Beautiful Meg, and so true. I love this line: “It’s not a perfect life, but it is good. It is full of JOY.” It shows that perfection is not what’s important in parenting–it’s the joy and goodness we find in the chaos of it all. Thank you so much for sharing such a beautiful piece with us on #shinebloghop this week 🙂
Thanks for stopping by, Maria! It’s so true that there is much joy to be found in the midst of the messes of life…and not just in parenting.
It is hard for me to love the mess – but sometimes I remember that it really means I have creative, inquisitive and exploratory kids!
Same here! Ky kids love to just dump things out all over for the sake of seeing the destruction in action. Sometimes, I’m so tempted to throw out all the play kitchen food! But…I’m glad they are curious little Georges. 🙂
This is so true! I remember before I had my son how relatively clean everything stayed. You know what, though? Wouldn’t trade this for the world! I love everything about being a mama! Thanks so much for making me smile tonight! Have an awesome week!

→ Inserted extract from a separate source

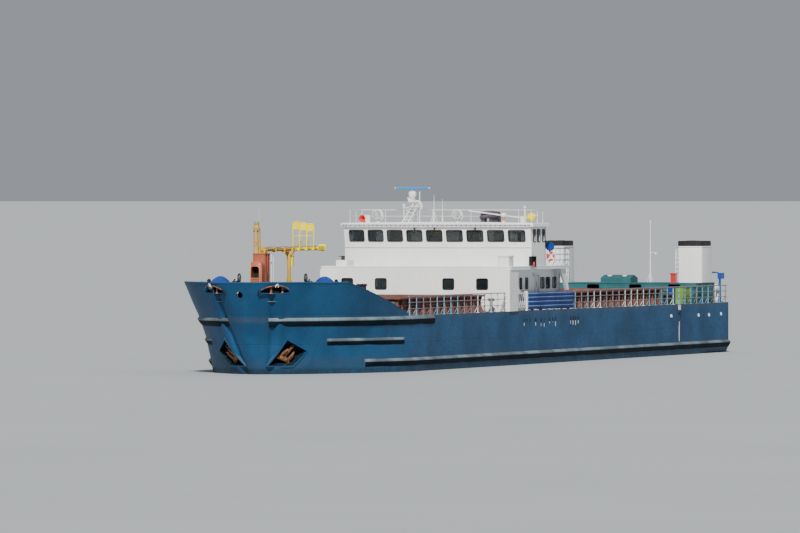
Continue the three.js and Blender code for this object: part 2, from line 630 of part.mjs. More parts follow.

Life’s all about trade-offs, right? Like you said, we could have clean houses, but then we wouldn’t have these amazing little people that run around showing us how to appreciate all the little joys of life. Thanks for stopping by!
I once hear a wise woman say that someday her house would be clean and set back to perfect 90 degree angles…and she would be alone. I think of this often when I loose perspective. Loved this!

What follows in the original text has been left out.